James O'Brien 10am - 1pm
Exclusive
Sir Keir fights back over Partygate: Tories are trying to drag us ‘into the gutter’
17 January 2022, 09:30 | Updated: 17 January 2022, 09:43
Call Keir: Sir Keir Starmer rejects calls to apologise over beer with staff photo
Sir Keir Starmer today rejected calls to apologise for the 'impression given' by a picture of him drinking a beer with colleagues during lockdown.
Listen to this article
Loading audio...
Speaking to Nick Ferrari on Call Keir on LBC, the Labour leader defended his actions, saying: "We didn’t break any rules, we were working in the office and stopped for a takeaway.
"I understand what’s going on here, which is exactly what happened with Owen Paterson.
"There comes a point where the Tories try to take everybody into the gutter with them. That’s what’s happening here.
"We were working in the office and a takeaway turned up and we stopped and we ate it. There was no breach of the rules, no party, no comparison with the PM.
Read more: 'Boris said sorry, Keir should too': Zahawi blasts Labour leader over partygate
Read more: 'It would've been for work': Rachel Johnson breaks silence on partygate
"The PM is facing allegations of multiple parties. There is simply no comparison."
He went on to say the photo is "a million miles away" from reports of parties at Downing Street.
Sir Keir said the public had already made up its mind and that the whole country was laughing at government.
“I don’t think the public are waiting for a Sue Gray report to make their mind up," he said.
“We [politicians] are waiting for the Sue Gray report but I think the public’s made its mind up.
"There’s anger at the Prime Minister, there’s actually ridicule – people are joking about it – and once the country is no longer laughing with you, but laughing at you, you really are in a bad place as Prime Minister.”
Sir Keir was seen drinking in a Labour office during a time when indoor socialising was banned.
The footage of Sir Keir taken on April 30, 2021, shows the Labour leader with a bottle in one hand. He is pictured chatting with a woman believed to be fellow Labour MP Mary Foy in her constituency office in Durham.
At least five people appeared to be inside the room.
Earlier Education Secretary Nadhim Zahawi told LBC that Sir Keir Starmer should apologise just as Boris Johnson did, after the image re-emerged.
Mr Zahawi called for the Labour leader to apologise.
He cited the Prime Minister's apology for attending a party on 20 May 2020, and went on to criticise Sir Keir Starmer's actions: "What I saw in that video is Keir Starmer, swigging a bottle of beer, other people around him, indoors and it looked like it was 10pm at night.
"So I don't know how he can say that was a different type of event to what the Prime Minister went to in his garden."

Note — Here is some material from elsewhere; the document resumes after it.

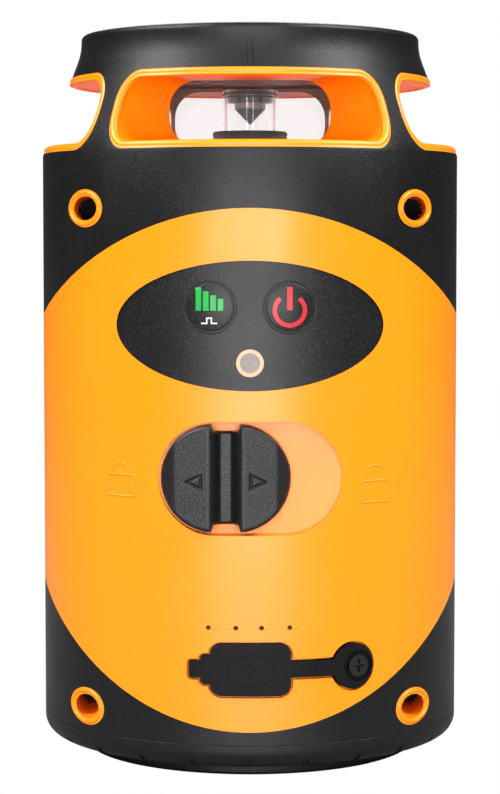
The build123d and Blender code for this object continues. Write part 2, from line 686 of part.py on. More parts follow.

Boris Johnson has reportedly been interviewed as part of the investigation into partygate allegations as claims of another lockdown breach in No 10 surfaced.

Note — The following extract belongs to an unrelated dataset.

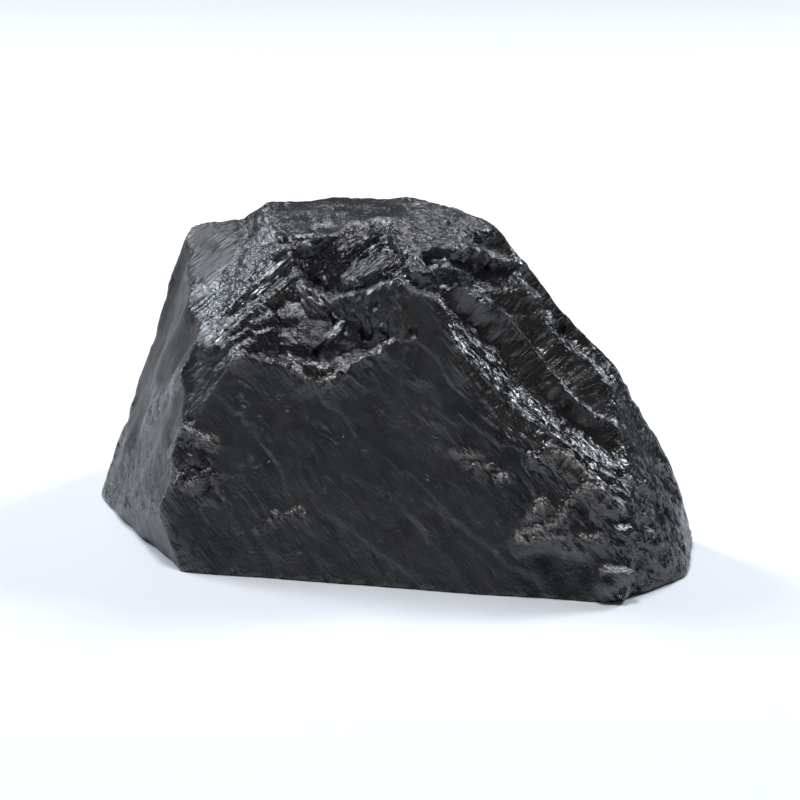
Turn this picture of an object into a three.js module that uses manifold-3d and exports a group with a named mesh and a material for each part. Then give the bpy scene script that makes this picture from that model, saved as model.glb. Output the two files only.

The Prime Minister is said to have "shared what he knows" with senior civil servant Sue Gray about alleged parties in Downing Street as she prepares to publish her report into claims of coronavirus rule flouting as soon as this week, the Daily Telegraph reported.

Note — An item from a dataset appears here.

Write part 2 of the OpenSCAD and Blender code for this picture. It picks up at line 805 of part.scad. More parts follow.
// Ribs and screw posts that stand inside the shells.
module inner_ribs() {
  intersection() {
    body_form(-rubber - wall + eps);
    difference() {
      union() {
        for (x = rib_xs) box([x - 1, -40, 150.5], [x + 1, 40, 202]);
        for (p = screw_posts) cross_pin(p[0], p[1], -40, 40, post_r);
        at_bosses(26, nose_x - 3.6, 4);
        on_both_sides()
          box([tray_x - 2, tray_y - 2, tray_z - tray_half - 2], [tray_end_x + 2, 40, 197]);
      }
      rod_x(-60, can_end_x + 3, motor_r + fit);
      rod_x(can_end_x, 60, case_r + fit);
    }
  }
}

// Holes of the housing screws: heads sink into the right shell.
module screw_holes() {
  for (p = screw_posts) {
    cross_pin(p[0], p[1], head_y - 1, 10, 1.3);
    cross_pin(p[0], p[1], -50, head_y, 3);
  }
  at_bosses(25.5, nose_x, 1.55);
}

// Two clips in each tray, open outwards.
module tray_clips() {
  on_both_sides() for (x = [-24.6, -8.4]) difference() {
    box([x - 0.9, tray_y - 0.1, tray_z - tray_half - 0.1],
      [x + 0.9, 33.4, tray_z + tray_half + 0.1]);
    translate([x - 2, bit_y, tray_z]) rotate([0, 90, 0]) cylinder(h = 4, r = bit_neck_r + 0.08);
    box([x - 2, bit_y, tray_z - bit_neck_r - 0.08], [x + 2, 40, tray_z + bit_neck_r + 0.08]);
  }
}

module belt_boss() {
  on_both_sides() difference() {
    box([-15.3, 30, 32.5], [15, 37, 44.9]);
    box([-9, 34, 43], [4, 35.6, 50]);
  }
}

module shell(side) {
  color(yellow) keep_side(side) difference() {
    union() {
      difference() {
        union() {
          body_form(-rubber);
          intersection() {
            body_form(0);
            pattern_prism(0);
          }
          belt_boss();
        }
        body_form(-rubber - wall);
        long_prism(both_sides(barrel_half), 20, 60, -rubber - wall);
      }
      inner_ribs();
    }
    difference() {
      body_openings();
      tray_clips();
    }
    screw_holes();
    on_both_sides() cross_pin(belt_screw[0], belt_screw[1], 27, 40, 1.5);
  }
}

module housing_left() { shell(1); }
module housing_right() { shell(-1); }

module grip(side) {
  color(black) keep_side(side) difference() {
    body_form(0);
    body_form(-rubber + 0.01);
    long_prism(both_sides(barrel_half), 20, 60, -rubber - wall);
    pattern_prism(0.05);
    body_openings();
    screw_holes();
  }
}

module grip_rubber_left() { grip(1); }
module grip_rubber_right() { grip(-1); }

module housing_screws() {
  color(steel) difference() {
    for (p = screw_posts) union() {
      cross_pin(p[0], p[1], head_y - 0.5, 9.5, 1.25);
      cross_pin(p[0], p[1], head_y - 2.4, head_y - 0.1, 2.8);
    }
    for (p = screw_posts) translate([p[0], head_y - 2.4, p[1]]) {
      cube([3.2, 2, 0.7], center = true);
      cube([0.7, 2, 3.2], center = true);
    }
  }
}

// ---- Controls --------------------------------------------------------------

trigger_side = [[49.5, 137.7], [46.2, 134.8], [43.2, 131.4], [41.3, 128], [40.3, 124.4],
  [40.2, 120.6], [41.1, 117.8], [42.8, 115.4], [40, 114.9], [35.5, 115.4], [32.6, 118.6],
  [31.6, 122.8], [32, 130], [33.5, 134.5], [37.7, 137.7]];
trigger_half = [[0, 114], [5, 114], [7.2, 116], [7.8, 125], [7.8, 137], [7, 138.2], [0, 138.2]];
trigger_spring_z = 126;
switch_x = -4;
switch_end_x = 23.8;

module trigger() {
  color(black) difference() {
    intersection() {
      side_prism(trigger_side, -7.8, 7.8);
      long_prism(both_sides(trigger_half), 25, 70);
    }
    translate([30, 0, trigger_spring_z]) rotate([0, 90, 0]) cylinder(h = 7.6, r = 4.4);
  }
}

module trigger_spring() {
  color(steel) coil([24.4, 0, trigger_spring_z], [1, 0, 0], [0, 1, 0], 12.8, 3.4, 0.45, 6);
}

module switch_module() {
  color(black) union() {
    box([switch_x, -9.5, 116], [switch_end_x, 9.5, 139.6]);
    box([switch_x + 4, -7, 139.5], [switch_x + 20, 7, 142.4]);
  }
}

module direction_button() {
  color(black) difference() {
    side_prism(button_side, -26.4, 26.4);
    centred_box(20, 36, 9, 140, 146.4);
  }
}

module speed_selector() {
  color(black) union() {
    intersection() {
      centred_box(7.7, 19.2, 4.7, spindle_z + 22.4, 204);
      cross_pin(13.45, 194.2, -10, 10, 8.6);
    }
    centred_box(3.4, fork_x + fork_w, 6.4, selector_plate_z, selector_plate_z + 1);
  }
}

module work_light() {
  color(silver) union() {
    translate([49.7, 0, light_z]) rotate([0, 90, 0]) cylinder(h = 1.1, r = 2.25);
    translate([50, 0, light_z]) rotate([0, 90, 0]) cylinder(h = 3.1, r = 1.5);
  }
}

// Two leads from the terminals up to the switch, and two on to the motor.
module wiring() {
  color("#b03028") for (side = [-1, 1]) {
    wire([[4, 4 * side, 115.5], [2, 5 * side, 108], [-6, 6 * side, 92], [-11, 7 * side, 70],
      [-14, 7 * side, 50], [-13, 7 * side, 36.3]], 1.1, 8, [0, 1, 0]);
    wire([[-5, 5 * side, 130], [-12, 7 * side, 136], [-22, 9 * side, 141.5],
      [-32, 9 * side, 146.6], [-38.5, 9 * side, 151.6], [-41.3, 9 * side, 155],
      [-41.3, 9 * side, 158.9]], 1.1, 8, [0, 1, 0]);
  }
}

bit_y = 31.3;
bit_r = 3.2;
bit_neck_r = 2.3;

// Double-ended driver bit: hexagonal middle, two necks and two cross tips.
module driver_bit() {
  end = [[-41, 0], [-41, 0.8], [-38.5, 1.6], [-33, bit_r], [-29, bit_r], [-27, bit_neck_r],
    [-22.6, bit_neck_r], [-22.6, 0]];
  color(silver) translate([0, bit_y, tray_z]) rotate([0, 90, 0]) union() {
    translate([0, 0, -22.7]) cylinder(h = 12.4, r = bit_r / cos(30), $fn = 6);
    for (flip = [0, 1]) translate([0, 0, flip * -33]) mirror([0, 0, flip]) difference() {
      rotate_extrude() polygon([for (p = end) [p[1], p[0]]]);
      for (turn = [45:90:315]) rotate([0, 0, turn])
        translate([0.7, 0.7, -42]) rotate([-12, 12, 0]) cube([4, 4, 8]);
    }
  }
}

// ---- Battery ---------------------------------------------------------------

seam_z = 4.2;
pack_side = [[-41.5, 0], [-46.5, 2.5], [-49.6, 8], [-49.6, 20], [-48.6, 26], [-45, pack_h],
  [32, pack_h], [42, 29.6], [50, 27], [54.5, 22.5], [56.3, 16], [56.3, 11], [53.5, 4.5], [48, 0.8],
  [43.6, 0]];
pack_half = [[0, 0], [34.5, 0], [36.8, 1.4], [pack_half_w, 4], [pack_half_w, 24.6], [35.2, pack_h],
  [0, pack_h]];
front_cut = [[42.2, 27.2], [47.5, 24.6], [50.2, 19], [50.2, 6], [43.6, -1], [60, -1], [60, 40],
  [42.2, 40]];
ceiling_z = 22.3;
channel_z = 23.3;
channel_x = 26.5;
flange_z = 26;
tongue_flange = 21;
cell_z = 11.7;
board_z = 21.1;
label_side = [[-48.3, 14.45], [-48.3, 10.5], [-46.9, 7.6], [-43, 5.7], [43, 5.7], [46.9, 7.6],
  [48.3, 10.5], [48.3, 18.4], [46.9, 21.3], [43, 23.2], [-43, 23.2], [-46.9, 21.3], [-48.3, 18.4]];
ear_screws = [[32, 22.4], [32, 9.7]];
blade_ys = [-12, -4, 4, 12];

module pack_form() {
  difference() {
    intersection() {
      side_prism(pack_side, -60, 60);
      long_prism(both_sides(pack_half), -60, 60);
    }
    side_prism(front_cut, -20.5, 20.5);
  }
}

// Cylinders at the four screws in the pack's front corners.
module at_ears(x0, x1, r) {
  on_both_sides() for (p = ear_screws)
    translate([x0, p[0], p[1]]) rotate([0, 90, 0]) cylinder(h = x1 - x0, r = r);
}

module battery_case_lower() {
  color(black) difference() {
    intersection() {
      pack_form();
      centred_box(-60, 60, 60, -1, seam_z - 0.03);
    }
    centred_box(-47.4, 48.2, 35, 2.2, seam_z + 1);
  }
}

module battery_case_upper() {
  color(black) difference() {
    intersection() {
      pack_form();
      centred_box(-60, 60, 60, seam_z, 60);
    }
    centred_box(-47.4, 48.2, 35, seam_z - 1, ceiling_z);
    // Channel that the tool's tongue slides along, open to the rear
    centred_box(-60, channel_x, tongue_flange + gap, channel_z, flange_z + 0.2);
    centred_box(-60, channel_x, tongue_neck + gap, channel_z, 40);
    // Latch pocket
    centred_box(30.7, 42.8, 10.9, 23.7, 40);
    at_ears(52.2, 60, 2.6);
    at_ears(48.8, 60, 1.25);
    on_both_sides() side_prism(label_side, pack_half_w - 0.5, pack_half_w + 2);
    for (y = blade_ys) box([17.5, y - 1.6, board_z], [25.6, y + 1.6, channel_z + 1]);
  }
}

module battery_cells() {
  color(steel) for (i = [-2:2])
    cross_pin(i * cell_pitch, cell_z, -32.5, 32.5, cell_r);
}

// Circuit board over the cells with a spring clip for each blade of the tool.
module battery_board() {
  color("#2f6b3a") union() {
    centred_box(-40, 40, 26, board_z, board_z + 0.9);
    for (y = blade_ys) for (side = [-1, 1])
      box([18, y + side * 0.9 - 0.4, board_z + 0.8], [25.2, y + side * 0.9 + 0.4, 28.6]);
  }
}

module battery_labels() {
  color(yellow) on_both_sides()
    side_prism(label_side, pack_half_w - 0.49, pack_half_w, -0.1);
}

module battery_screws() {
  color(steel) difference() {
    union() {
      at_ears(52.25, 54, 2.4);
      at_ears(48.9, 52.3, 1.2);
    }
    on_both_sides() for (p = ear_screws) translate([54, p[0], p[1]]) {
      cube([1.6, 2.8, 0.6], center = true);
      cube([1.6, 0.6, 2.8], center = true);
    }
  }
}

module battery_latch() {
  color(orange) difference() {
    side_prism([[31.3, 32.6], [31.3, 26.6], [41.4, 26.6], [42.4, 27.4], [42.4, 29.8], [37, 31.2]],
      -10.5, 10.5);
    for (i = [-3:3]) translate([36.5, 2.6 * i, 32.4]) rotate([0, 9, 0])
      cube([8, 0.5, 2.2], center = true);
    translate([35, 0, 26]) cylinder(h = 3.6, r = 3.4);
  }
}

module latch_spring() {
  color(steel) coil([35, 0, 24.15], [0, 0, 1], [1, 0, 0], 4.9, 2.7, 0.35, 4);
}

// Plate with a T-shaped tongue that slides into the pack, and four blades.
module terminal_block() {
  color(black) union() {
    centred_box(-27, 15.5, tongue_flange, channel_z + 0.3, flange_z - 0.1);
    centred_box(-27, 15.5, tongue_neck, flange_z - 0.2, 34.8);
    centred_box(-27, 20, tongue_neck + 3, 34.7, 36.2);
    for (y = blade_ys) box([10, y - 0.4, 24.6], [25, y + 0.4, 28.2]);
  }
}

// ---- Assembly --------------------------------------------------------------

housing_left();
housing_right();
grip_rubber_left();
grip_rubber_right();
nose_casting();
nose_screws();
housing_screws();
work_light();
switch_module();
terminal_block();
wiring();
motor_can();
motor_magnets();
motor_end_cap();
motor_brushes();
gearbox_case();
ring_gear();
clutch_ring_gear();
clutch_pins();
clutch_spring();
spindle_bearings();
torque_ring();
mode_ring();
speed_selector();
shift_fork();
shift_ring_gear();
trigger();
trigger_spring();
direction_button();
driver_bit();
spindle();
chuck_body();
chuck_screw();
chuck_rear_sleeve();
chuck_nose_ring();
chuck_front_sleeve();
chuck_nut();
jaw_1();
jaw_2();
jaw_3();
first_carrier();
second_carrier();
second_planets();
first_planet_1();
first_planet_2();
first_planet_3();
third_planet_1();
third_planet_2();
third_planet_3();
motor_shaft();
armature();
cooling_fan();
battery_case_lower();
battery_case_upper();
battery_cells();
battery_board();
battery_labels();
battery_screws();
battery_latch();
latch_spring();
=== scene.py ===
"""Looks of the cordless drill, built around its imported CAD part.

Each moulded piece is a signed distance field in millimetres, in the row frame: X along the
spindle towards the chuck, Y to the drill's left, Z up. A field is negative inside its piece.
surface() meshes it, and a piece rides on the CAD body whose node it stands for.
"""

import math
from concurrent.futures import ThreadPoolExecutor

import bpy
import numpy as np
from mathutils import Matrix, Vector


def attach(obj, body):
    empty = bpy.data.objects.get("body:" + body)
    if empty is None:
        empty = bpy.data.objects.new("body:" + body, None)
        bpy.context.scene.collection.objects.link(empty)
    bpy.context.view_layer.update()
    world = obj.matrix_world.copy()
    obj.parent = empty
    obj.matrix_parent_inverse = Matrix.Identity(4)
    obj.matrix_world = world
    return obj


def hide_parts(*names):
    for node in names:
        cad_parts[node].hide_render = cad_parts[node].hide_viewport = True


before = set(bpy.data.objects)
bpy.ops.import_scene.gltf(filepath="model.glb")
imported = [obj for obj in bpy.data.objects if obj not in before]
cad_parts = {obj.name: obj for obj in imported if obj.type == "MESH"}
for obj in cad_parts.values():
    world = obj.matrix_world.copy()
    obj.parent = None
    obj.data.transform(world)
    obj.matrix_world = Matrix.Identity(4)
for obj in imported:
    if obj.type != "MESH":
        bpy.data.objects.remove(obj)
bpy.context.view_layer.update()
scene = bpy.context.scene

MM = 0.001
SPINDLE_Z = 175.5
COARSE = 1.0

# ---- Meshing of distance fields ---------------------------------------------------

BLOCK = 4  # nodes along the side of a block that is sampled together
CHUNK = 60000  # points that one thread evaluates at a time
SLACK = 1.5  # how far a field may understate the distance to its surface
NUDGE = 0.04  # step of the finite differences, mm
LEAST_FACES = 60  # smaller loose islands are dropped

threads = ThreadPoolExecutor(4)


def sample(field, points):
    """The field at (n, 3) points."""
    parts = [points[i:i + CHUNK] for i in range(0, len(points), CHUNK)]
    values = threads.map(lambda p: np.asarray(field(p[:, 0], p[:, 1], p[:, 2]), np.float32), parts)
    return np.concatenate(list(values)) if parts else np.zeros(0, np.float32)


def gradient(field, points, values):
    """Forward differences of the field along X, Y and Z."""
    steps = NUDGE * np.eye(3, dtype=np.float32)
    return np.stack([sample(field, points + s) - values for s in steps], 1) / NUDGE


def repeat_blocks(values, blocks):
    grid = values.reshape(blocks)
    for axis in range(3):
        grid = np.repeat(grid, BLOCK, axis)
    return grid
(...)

It comes as The Mirror said Mr Johnson attended a leaving do before Christmas 2020 during which he gave a speech to mark the departure of his defence adviser Captain Steve Higham.
No 10 did not respond to request for comment and the Ministry of Defence declined. The leaving do claim is the latest in a long line of allegations about rule breaking in Downing Street, with Ms Gray looking into a litany of possible events, including a "bring your own booze" garden party during the first coronavirus lockdown that Mr Johnson has admitted he attended - although he insists he understood it to be a "work event".
Mr Johnson's sister, journalist and LBC presenter Rachel Johnson, told her listeners on Sunday that the Prime Minister was "completely compliant" with Covid rules whenever they met under restrictions.
Referring to the May 20 2020 BYOB event, she said: "To my mind, if he did go out into the garden, and he has told us he did, for him that would have been work." In a bid to survive the partygate storm, reports have suggested Mr Johnson could overhaul his top team, with the likes of his principal private secretary Martin Reynolds, who sent an email inviting staff to enjoy the good weather in the No 10 garden in May 2020, being shown the door as part of a move said to have been dubbed "Operation: Save Big Dog".
The Times said a bid to save Mr Johnson's premiership would include an announcement putting the military in charge of preventing small boats from crossing the Channel, as the Prime Minister looks to push "populist" policies.
A change being considered could, according to the newspaper, include processing asylum seekers in Ghana and Rwanda, although the Home Office would not be drawn on such suggestions.
Other touted policy announcements include attempts to reduce the NHS backlog and freeze the BBC licence fee for two years, with Culture Secretary Nadine Dorries hinting that the current model for funding the public broadcaster could be scrapped altogether.
Social media pictures surfaced on Sunday, apparently showing the office of Robert Largan, the Tory MP for High Peak, graffitied repeatedly with the words "Lies".